On September 23, with the new school year in full swing, Boston hit a baking 92 degrees. Peak summer heat is now regularly experienced when school is in session, creating sweltering classrooms for students and staff. MassCOSH has a long history of fighting for practices that create healthier indoor air quality in schools, finding that hot, humid classrooms exacerbate asthma symptoms in staff and lower academic performance in students.

Our Teen’s Lead at Work (TL@W) peer leaders are taking on hot classrooms, working in tandem with our Healthy Schools Initiative to improve indoor conditions. Their student status allows them full access to classrooms to which adult MassCOSH staff could only visit in early mornings or evenings, before and after buildings hit peak heat.

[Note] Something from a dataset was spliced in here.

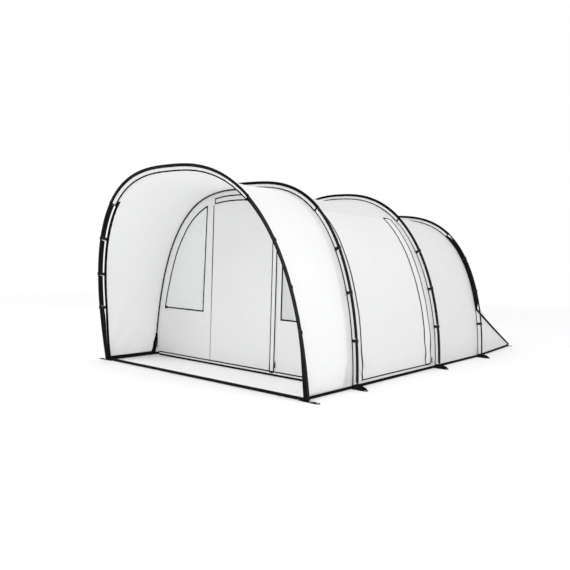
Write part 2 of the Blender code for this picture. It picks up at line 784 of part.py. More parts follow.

Our teen leaders are also building important relationships with students, educators, the Boston Education Justice Alliance, and the Boston Teachers Union to help document unhealthy air quality. Armed with digital thermometers, this partnership is documenting just how hot it gets in classrooms, using hard data to back their observations. TL@W is also hosting a Tufts University Tisch Scholar to help them establish a comprehensive database of heat stress in Boston schools.

Over the course of the school year, we aim to make the case that heat should be treated as seriously as snow, advocating for a requirement that when classroom heat index temperature rises above 85 degrees, schools explore options for “no test days” or even early dismissal. MassCOSH will also push to include air conditioning as part of the City’s plan to modernize school buildings.